The Morning Joe Rebuttal for March 2nd, 2010
Observations:
1) Bravo for Harold Ford Jr. He could have been another in a long line of New York enigmas, but saw that as his fate in time to not have it unfold that way. It’s not a clean break, as is evidenced in the tough worded Gillibrand campaign reaction, but a break nonetheless, and possibly accomplished something for the people in the process. If there is any merit to the competitive force creating a necessary edge in the Gillibrand camp theory, her camp has really run with it.
It doesn’t get any easier, with Mort Zuckerman attempting to be Mike Bloomberg II, ‘this time the US Senate is toast’. That message has some merit. I think the way to Mort’s achillies heel is his prone-ness to distractions like the perpetual Israel crusade. It might show that Mort is human and subject to having complexities dilute functionality like the rest of us.
But Harold, although he was still in that bad guy Robocop mode this morning, is back and has a bright future probably in Washington as part of the inevitable revamping of the Obama administration. That seems like an obvious move, but don’t take that as any support from the middle for such a move, as he would represent the wrong side in the Wall Street checks and balances conversation. And didn’t the wrong side just win another battle against the people’s business yesterday with the poaching of another senior Treasury executive by the lobby community. And didn’t exultant lobbyists issue a press release about how they own that much more of the White House as a result?
4 straight administrations poached by Cypress?

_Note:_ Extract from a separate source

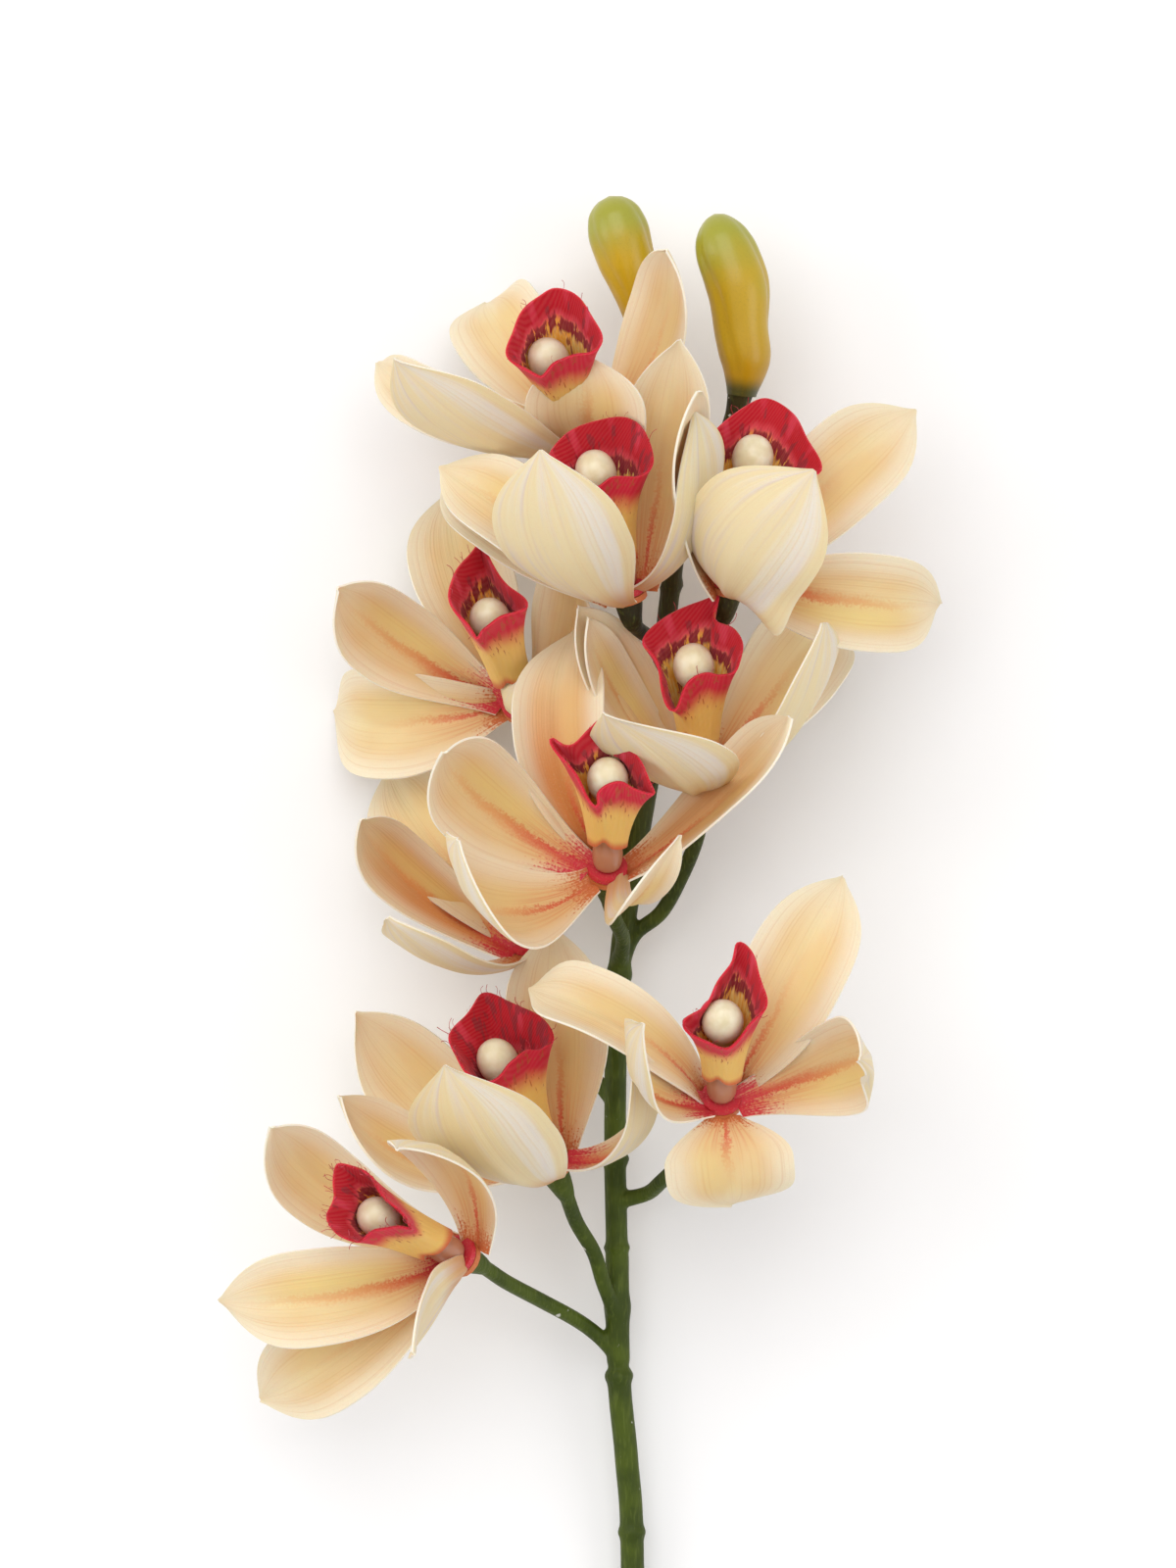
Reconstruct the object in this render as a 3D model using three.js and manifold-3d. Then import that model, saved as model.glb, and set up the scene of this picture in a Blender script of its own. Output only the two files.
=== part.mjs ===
// A cymbidium orchid spray, lying flat: a moulded stem with ten open flowers and two buds.
// Millimetres. +Y runs from the cut end to the buds, +Z is up, and the flowers look up.
// Every flower is three sepals and two petals formed from thin sheet, a rolled lip and a column.

import * as THREE from "three";
import { ParametricGeometry } from "three/addons/geometries/ParametricGeometry.js";
import { mergeVertices } from "three/addons/utils/BufferGeometryUtils.js";
import Module from "manifold-3d";

const wasm = await Module();
wasm.setup();

// ---- Driving dimensions ----

const SEPAL_LENGTH = 67;
const SEPAL_WIDTH = 27;
const PETAL_LENGTH = 66;
const PETAL_WIDTH = 26;
const BLADE_THICKNESS = 1.2; // at the midrib; a blade thins to nothing at its edges
const BLADE_BASE_WIDTH = 8;
const BLADE_WIDEST_AT = 0.55; // of the length
const CUP_ANGLE = 55; // how far a blade curls across its width, degrees

const HUB_RADIUS = 5.2; // where the blades of one ring join
const HUB_THICKNESS = 1.6;
const BLADE_START_RADIUS = 4.4;
const GAP = 0.35; // between pieces that touch
const ROOM = 0.55; // cut out of a piece round one that presses on it
const SEPAL_HUB_AT = 0; // along the flower's axis, from its base
const PETAL_HUB_AT = HUB_THICKNESS + GAP;

const COLUMN_START = PETAL_HUB_AT + HUB_THICKNESS / 2 + GAP;
const COLUMN_FOOT_RADIUS = 3;
const COLUMN_WAIST_RADIUS = 2.6;
const COLUMN_HEAD_RADIUS = 5.2;
const COLUMN_HEAD_LENGTH = 12;

const LIP_START = 7; // along the axis
const LIP_BASE_RADIUS = 4.6;
const LIP_MOUTH_RADIUS = 13;
const LIP_THICKNESS = 0.9;
const LIP_SEAM_ANGLE = 172; // the rolled sheet almost closes opposite the long lobe, degrees

const STEM_RADII = [3.1, 2.9, 2.6]; // of its three lengths, from the cut end up
const PEDICEL_RADIUS = 2;
const CALYX_RADIUS = 3.8;
const CALYX_LENGTH = 8;

// Where the middle of the spray's box and its lowest point lie in the working coordinates.
const MIDDLE_X = -1.9;
const MIDDLE_Y = 138.6;
const LOWEST_Z = 0.4;

// ---- Colours ----

const SEPAL_MATERIAL = new THREE.MeshStandardMaterial({ color: 0xe9c491, roughness: 0.6 });
const PETAL_MATERIAL = new THREE.MeshStandardMaterial({ color: 0xeccf9c, roughness: 0.6 });
const LIP_MATERIAL = new THREE.MeshStandardMaterial({ color: 0xc3172f, roughness: 0.8 });
const COLUMN_MATERIAL = new THREE.MeshStandardMaterial({ color: 0xe6dccb, roughness: 0.4 });
const STEM_MATERIAL = new THREE.MeshStandardMaterial({ color: 0x47592a, roughness: 0.5 });
const BUD_MATERIAL = new THREE.MeshStandardMaterial({ color: 0xb9a524, roughness: 0.45 });

// ---- The flowers ----
// base: where the five blades meet. column: its head, from the base. lip: the long lobe's tip.
// Each blade: its tip from the base, then the way that its inner face looks: up and turned about the
// blade's length by face degrees, or towards facing. Then bow, 1 when it curls inwards and -1
// outwards, sway, how far its middle is drawn sideways, and cup, where it curls less than most.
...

2) Melissa Harris-Lacewell will need to learn that it’s not nice to use those pesky articulate facts and comprehensive strategies of popular division to unseat Joe Scarborough as the people’s non wedge Republican. I mean cat’s in Utah reacted like an earthquake was imminent as the defensiveness bubbled out of Scarborough’s every pore.
Lets line this up so the record is straight.
Mr. Scarborough trots out a populist friendly concept that wedge issues get in the way of vetting leadership qualities. That people use a person’s stance on Abortion to decide their vote rather than whether they might be effective at the complex business of running government.
Melissa comes back with the national strategy by the Republican party in the south spanning 3 decades to use those issues to separate middle class southern whites from their own economic well being using the church and abortion as the chisel.
Mr. Scarborough at this point annexes the conversation like the US annexed Hawaii, claiming even a gay couple would prioritize the economy over their equality, oops. I couldn’t have shone a light on the hypocrisy better myself. But wait there's more, Mr. Scarborough pressed forward that too much focus on social issues is the likely cause of the Post-Katrina governmental failure. That’s a nice way of saying it’s your own fault, you victims with convictions.
Let’s not mince words here, I agree with the premise of Mr. Scarborough’s argument, that we should look past wedge issues and choose the leader most capable of governing, a task beyond the complexity comprehension of most Americans. However, trust is an issue. Whether it’s Senate versus the House or Joe Scarborough and Mitt Romney making campaign promises, there is not enough faith in words to believe that the resultant action won’t be erosion of Roe v. Wade and an ignoring of American women’s strong support of the principles of the Supreme Court decision, once the pols are in office and drunk with power. So unless you want to make a legally enforceable written contract with the women of the United States, or the gay married couples of the United States or with Charles Darwin, forgive the American people for not believing in your ability to separate yourself from this issue. Forgive the American people for deciphering the code of “it’s not a federal issue” as a mantra of repeal Roe v. Wade.
And that jab by Harold about Melissa’s support of the health care bill being in contradiction of women’s reproductive rights is all the proof you need that unless it’s in writing, governing in spite of the wedge issue becomes impossible.
3) Senator Jim Bunning is doing the Democratic party a favor. He is poster-izing hypocrisy, obstructionism, and by the fact that he follows Alabama Senator Shelby so closely in a transparently self serving move, he shows the entire Republican party as lockstep in opposing progress or governing, all for political gain.
There is no doubt that the fundamental point that Bunning is opportuning upon is relevant. We can't afford to keep charging things on the governments credit card. But you need to have decided that when you were in power to be valid. And the fact that dime store pundits across the country can name 5 points of outright playing both sides of an issue out of political convenience just can’t bode well for a party trying to represent itself as a better manager.
Although early on, it was a watershed moment for Morning Joe. Joe Scarborough came out on the right side of this issue, but left little doubt that he knew there were repercussions of joining the chorus of loud bipartisan criticisms of what is essentially the current central strategy of the Republican party. You will look great in the next "Don't Obey" poster, sir.
You know that the RNC is furious with Bunning (and Shelby). This is the equivalent of the Harry Reid quote factory from a few months ago. It gives people with some momentum a pause. But there is a problem here that these guys want to retire, some of them are already starting their great twilight, and the RNC has zero ability to control the Decemberist Senators, and there are a lot of them.
Thats all for today, see you tomorrow.